Apuntes para el diario de mi encierro: buscar un sistema más sofisticado para un huerto en casa. Me divierte la idea y me permite escapar; agregar algo distinto. Sembrar papa también. Si en las pelis donde llegan a Marte pueden hacerlas crecer, así como es Marte, yo sería un burro si no logro las mías. Papas y acelgas. Papas, acelgas y fresas. Cuando escribí –junto con dos colegas periodistas– el libro Pandemia, el subtítulo decía: ¿Estamos listos para el rebrote? La conclusión era que no, obvio; ya ni lo compren. Pero lo peor no es eso. El libro es de 2010 y diez años después yo no estaba listo para el rebrote a pesar de haberme leído kilómetros de libros de pandemias, sobre todo las del Siglo XX. ¿Estaba listo para el coronavirus? Claro que no. Escribí un libro pensando en los otros, no en mí. Me doy cuenta ahora, cuando leo y leo cifras y cruzo datos y me sorprendo. No debería estar sorprendido.

Regreso al súper por tercera vez. Las otras dos fui, me asomé de lejos y me regresé a casa. Estoy aprendiendo de horarios para hacer compras. Otros están calculando lo mismo que yo, así que fui –contra toda lógica o adelantándome a los demás– en domingo por la mañana. Pensé: todos huyen de un domingo en la mañana porque saben que todos queremos ir en domingo en la mañana. Y estuvo bien. Calculé bien. No había tanta gente. Hallé alcohol, por ejemplo, y nunca hay alcohol. Me encontré a los que surten despensas a domicilio. Ahora hay gente de mayor edad, rondando los 60 años o así, arriesgando su vida en repartos a domicilio.
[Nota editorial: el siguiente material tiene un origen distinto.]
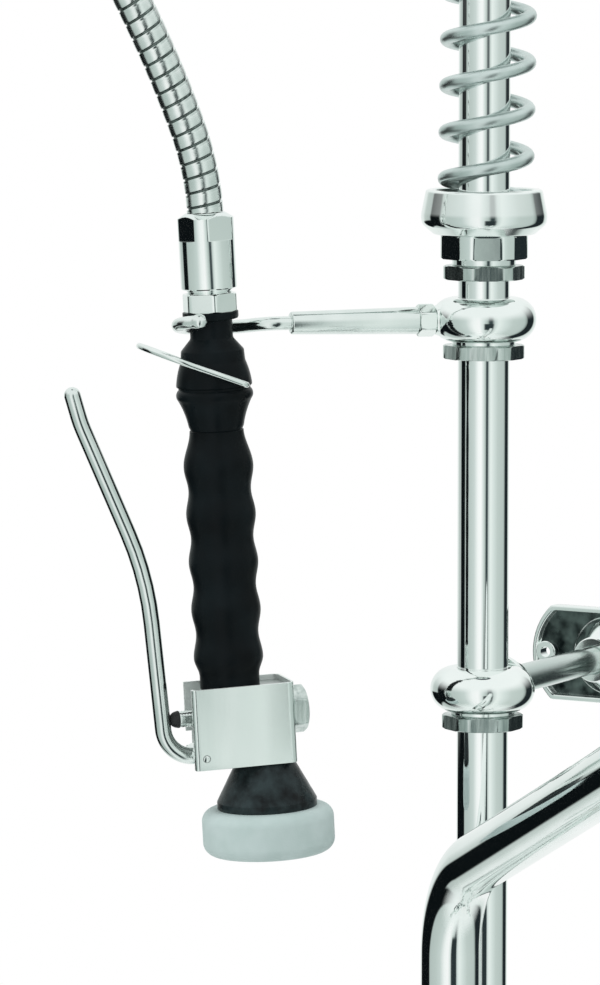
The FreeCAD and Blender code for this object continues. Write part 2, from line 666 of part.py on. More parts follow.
# Hook arm: ring with a studded boss, small locknut, tapered sleeve and the bent hook rod
arm_x = V(1, 0, 0)
arm_boss = Part.makeCone(ARM_BOSS_D / 2 + 4, ARM_BOSS_D / 2, ARM_BOSS_END - 15, V(15, 0, 0), arm_x)
arm_boss = arm_boss.fuse(rod(V(15, 0, 0), arm_x, ARM_STUD_D, ARM_STUD_END - 15))
hook_place = ARM.multiply(Placement(V(0, 0, HOOK_RING_Z), Rotation()))
save("hook_ring", clamp_ring(arm_boss), hook_place)
save("hook_ring_nut", ring_nut(RING_NUT_H, 35), Placement(V(0, 0, HOOK_RING_Z - nut_drop), Rotation()))
arm_nut = moved(hexagon(ARM_NUT_AF, ARM_NUT_L), along(arm_x, V(ARM_BOSS_END, 0, 0)))
save("hook_locknut", arm_nut.cut(rod(V(0, 0, 0), arm_x, ARM_STUD_D, 60)), hook_place)
sleeve = Part.makeCone(SLEEVE_ROOT_D / 2, SLEEVE_END_D / 2, SLEEVE_END - SLEEVE_START, V(SLEEVE_START, 0, 0), arm_x)
sleeve = sleeve.cut(rod(V(SLEEVE_START - 1, 0, 0), arm_x, ARM_STUD_D, ARM_STUD_END - SLEEVE_START + 1))
save("hook_sleeve", sleeve.cut(rod(V(HOOK_ROD_START, 0, 0), arm_x, HOOK_ROD_D, 60)), hook_place)
# The rod leaves the sleeve, swings back behind the neck of the gun and returns round its far side
back_y = HOOK_LOOP_FRONT - HOOK_LOOP_R
loop_centre = V(GUN_S, HOOK_LOOP_FRONT, 0)
hook_points = [V(HOOK_ROD_START, 0, 0), V(HOOK_SWING_START, 0, 0), V(HOOK_SWING_END, back_y, 0), V(GUN_S, back_y, 0)]


def on_loop(degrees):
    angle = math.radians(degrees - 90)
    return loop_centre + V(HOOK_LOOP_R * math.cos(angle), HOOK_LOOP_R * math.sin(angle), 0)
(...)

Alguien debería enseñarles nuevos modales de COVID-19 antes de que sea COVID-21; antes de que se les pegue el bicho en la careta y sin querer se lo lleven a los dedos y luego a la nariz, los ojos o la boca. Otro apunte para el diario de mi encierro: comprar lijas y barniz para mi escritorio. Es increíble que pase tanto tiempo sentado frente a él y esté tan descuidado. Vamos a lijarlo con calma y a barnizarlo. Vamos a dejarlo como se merece, mi dulce escritorio fiel, porque creo que estaremos juntos primavera, verano, otoño y quizás todo el siguiente invierno –soy optimista y quiero vivir hasta entonces– cuando llegue una vacuna segura. No como la que sacará Trump antes de las elecciones; no como la que repartirán Putin y Xi. Una que realmente sea segura y que dé tiempo para escribir un libro que se llame: Pandemia. ¿Estamos listos para el rebrote? Y prometo que a ese libro sí le pondré atención.